# [Task to complete]
It is required that all of the data be written out exactly.
[START Dataset entries]
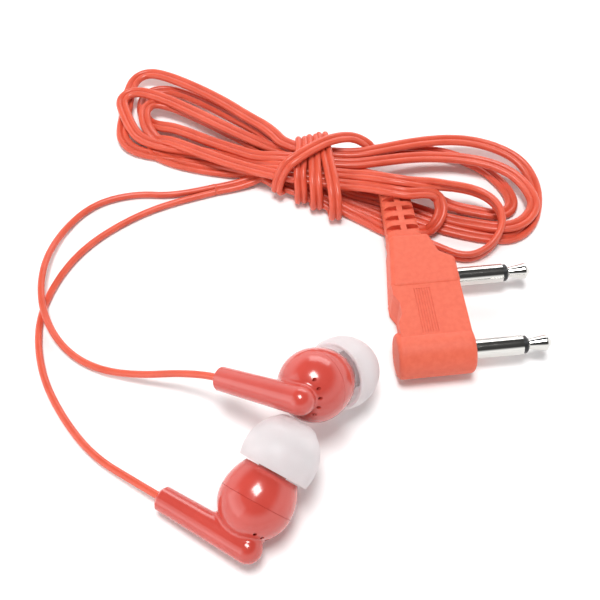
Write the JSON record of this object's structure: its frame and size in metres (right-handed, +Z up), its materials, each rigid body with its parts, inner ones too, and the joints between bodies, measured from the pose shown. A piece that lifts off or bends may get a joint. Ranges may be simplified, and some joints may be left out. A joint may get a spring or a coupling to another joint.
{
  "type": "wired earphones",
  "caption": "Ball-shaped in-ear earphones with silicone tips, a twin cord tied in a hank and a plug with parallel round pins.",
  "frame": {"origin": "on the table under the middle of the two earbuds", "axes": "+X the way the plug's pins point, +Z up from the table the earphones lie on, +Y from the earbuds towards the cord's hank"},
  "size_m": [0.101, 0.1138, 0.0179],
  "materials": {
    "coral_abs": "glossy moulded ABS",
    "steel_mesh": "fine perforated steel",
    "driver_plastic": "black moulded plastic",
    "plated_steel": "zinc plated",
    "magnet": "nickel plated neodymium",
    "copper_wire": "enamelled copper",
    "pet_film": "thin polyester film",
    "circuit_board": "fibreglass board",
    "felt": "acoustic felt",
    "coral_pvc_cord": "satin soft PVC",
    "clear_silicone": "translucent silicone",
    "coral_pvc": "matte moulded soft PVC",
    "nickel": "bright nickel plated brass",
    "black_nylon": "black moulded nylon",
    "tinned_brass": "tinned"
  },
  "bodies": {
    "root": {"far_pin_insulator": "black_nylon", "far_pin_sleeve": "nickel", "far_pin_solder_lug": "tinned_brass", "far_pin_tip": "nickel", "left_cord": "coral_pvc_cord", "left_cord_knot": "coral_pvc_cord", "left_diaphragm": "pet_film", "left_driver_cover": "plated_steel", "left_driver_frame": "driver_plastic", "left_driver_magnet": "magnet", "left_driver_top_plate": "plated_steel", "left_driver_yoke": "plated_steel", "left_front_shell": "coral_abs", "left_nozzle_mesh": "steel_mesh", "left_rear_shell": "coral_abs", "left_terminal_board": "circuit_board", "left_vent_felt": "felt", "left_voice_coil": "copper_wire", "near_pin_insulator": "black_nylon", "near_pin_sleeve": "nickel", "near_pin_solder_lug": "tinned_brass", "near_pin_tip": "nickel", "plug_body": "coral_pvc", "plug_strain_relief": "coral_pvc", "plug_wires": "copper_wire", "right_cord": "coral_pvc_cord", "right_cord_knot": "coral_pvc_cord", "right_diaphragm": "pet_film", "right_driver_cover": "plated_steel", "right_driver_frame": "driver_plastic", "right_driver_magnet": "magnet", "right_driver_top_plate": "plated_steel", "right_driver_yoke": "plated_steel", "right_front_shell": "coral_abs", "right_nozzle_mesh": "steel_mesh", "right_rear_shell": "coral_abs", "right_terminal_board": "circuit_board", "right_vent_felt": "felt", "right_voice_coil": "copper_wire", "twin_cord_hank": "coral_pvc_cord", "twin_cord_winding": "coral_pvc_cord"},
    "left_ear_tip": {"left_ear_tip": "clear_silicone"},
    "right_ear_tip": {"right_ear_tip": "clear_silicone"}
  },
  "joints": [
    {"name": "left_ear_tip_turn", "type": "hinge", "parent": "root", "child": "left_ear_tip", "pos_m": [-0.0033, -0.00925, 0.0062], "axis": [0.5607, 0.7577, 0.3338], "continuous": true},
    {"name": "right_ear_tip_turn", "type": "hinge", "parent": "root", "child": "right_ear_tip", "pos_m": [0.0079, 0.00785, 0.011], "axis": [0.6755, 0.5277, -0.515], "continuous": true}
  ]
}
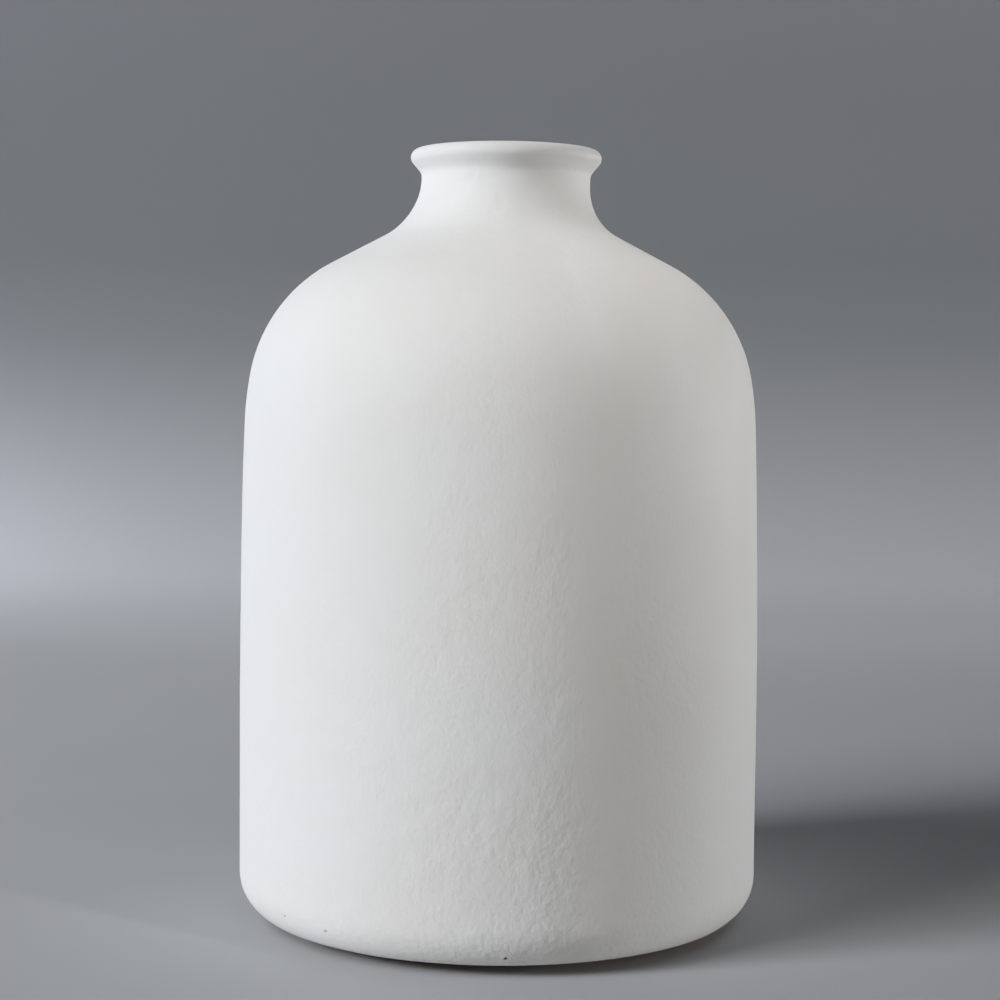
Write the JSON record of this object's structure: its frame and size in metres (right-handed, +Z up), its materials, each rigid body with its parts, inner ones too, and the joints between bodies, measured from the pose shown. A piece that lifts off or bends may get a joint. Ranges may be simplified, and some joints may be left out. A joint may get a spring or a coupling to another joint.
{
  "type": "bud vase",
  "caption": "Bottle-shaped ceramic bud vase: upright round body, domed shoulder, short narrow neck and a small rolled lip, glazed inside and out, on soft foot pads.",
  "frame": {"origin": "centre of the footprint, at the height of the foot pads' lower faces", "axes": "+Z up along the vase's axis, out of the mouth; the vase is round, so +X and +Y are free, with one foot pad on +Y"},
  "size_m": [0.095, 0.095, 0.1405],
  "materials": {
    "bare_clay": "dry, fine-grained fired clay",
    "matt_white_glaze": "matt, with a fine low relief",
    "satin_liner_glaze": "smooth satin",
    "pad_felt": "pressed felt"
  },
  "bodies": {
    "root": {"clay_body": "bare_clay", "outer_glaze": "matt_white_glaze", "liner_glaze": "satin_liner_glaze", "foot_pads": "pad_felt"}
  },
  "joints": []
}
[END Dataset entries]
# [Result of the task]
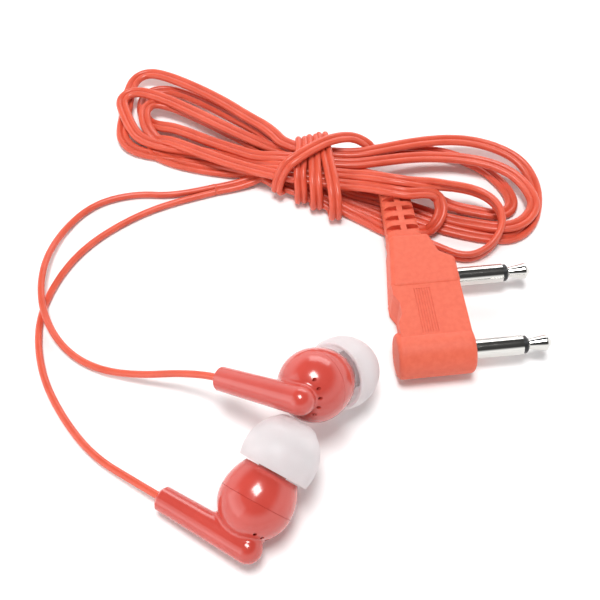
Write the JSON record of this object's structure: its frame and size in metres (right-handed, +Z up), its materials, each rigid body with its parts, inner ones too, and the joints between bodies, measured from the pose shown. A piece that lifts off or bends may get a joint. Ranges may be simplified, and some joints may be left out. A joint may get a spring or a coupling to another joint.
{
  "type": "wired earphones",
  "caption": "Ball-shaped in-ear earphones with silicone tips, a twin cord tied in a hank and a plug with parallel round pins.",
  "frame": {"origin": "on the table under the middle of the two earbuds", "axes": "+X the way the plug's pins point, +Z up from the table the earphones lie on, +Y from the earbuds towards the cord's hank"},
  "size_m": [0.101, 0.1138, 0.0179],
  "materials": {
    "coral_abs": "glossy moulded ABS",
    "steel_mesh": "fine perforated steel",
    "driver_plastic": "black moulded plastic",
    "plated_steel": "zinc plated",
    "magnet": "nickel plated neodymium",
    "copper_wire": "enamelled copper",
    "pet_film": "thin polyester film",
    "circuit_board": "fibreglass board",
    "felt": "acoustic felt",
    "coral_pvc_cord": "satin soft PVC",
    "clear_silicone": "translucent silicone",
    "coral_pvc": "matte moulded soft PVC",
    "nickel": "bright nickel plated brass",
    "black_nylon": "black moulded nylon",
    "tinned_brass": "tinned"
  },
  "bodies": {
    "root": {"far_pin_insulator": "black_nylon", "far_pin_sleeve": "nickel", "far_pin_solder_lug": "tinned_brass", "far_pin_tip": "nickel", "left_cord": "coral_pvc_cord", "left_cord_knot": "coral_pvc_cord", "left_diaphragm": "pet_film", "left_driver_cover": "plated_steel", "left_driver_frame": "driver_plastic", "left_driver_magnet": "magnet", "left_driver_top_plate": "plated_steel", "left_driver_yoke": "plated_steel", "left_front_shell": "coral_abs", "left_nozzle_mesh": "steel_mesh", "left_rear_shell": "coral_abs", "left_terminal_board": "circuit_board", "left_vent_felt": "felt", "left_voice_coil": "copper_wire", "near_pin_insulator": "black_nylon", "near_pin_sleeve": "nickel", "near_pin_solder_lug": "tinned_brass", "near_pin_tip": "nickel", "plug_body": "coral_pvc", "plug_strain_relief": "coral_pvc", "plug_wires": "copper_wire", "right_cord": "coral_pvc_cord", "right_cord_knot": "coral_pvc_cord", "right_diaphragm": "pet_film", "right_driver_cover": "plated_steel", "right_driver_frame": "driver_plastic", "right_driver_magnet": "magnet", "right_driver_top_plate": "plated_steel", "right_driver_yoke": "plated_steel", "right_front_shell": "coral_abs", "right_nozzle_mesh": "steel_mesh", "right_rear_shell": "coral_abs", "right_terminal_board": "circuit_board", "right_vent_felt": "felt", "right_voice_coil": "copper_wire", "twin_cord_hank": "coral_pvc_cord", "twin_cord_winding": "coral_pvc_cord"},
    "left_ear_tip": {"left_ear_tip": "clear_silicone"},
    "right_ear_tip": {"right_ear_tip": "clear_silicone"}
  },
  "joints": [
    {"name": "left_ear_tip_turn", "type": "hinge", "parent": "root", "child": "left_ear_tip", "pos_m": [-0.0033, -0.00925, 0.0062], "axis": [0.5607, 0.7577, 0.3338], "continuous": true},
    {"name": "right_ear_tip_turn", "type": "hinge", "parent": "root", "child": "right_ear_tip", "pos_m": [0.0079, 0.00785, 0.011], "axis": [0.6755, 0.5277, -0.515], "continuous": true}
  ]
}
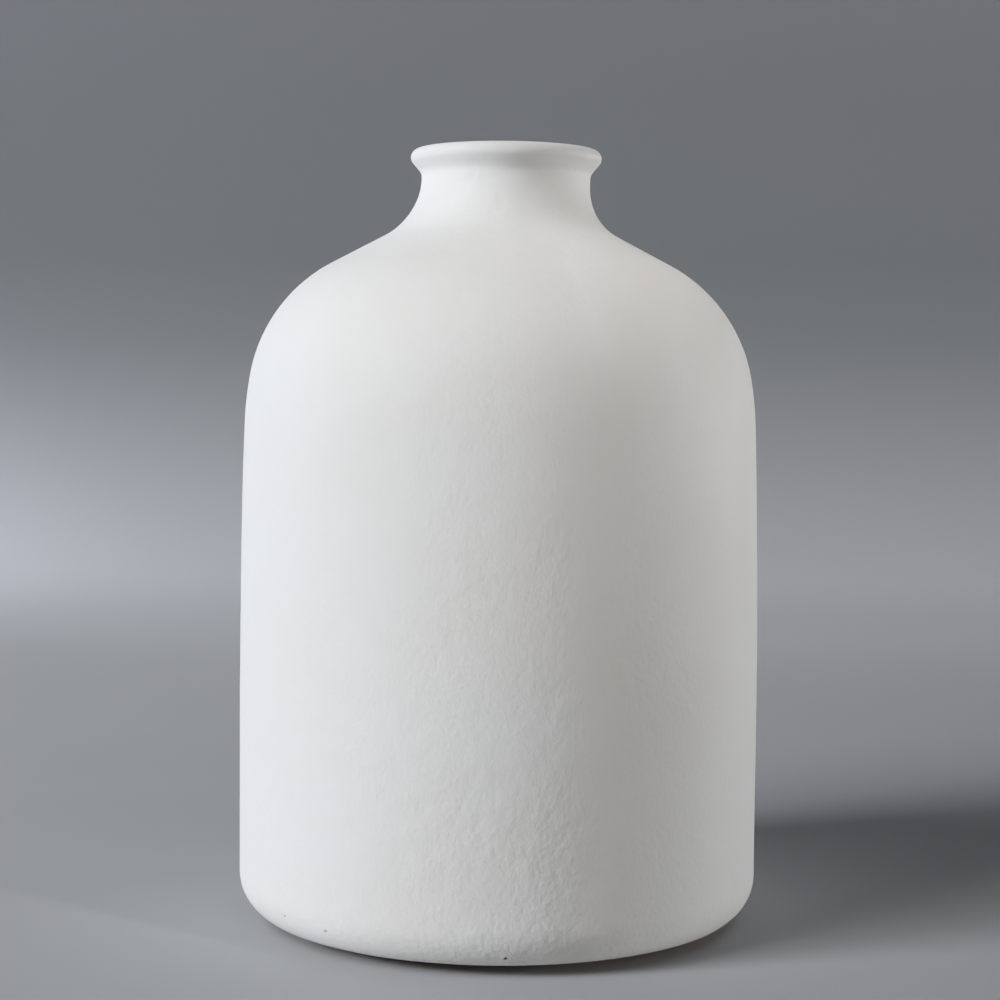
Write the JSON record of this object's structure: its frame and size in metres (right-handed, +Z up), its materials, each rigid body with its parts, inner ones too, and the joints between bodies, measured from the pose shown. A piece that lifts off or bends may get a joint. Ranges may be simplified, and some joints may be left out. A joint may get a spring or a coupling to another joint.
{
  "type": "bud vase",
  "caption": "Bottle-shaped ceramic bud vase: upright round body, domed shoulder, short narrow neck and a small rolled lip, glazed inside and out, on soft foot pads.",
  "frame": {"origin": "centre of the footprint, at the height of the foot pads' lower faces", "axes": "+Z up along the vase's axis, out of the mouth; the vase is round, so +X and +Y are free, with one foot pad on +Y"},
  "size_m": [0.095, 0.095, 0.1405],
  "materials": {
    "bare_clay": "dry, fine-grained fired clay",
    "matt_white_glaze": "matt, with a fine low relief",
    "satin_liner_glaze": "smooth satin",
    "pad_felt": "pressed felt"
  },
  "bodies": {
    "root": {"clay_body": "bare_clay", "outer_glaze": "matt_white_glaze", "liner_glaze": "satin_liner_glaze", "foot_pads": "pad_felt"}
  },
  "joints": []
}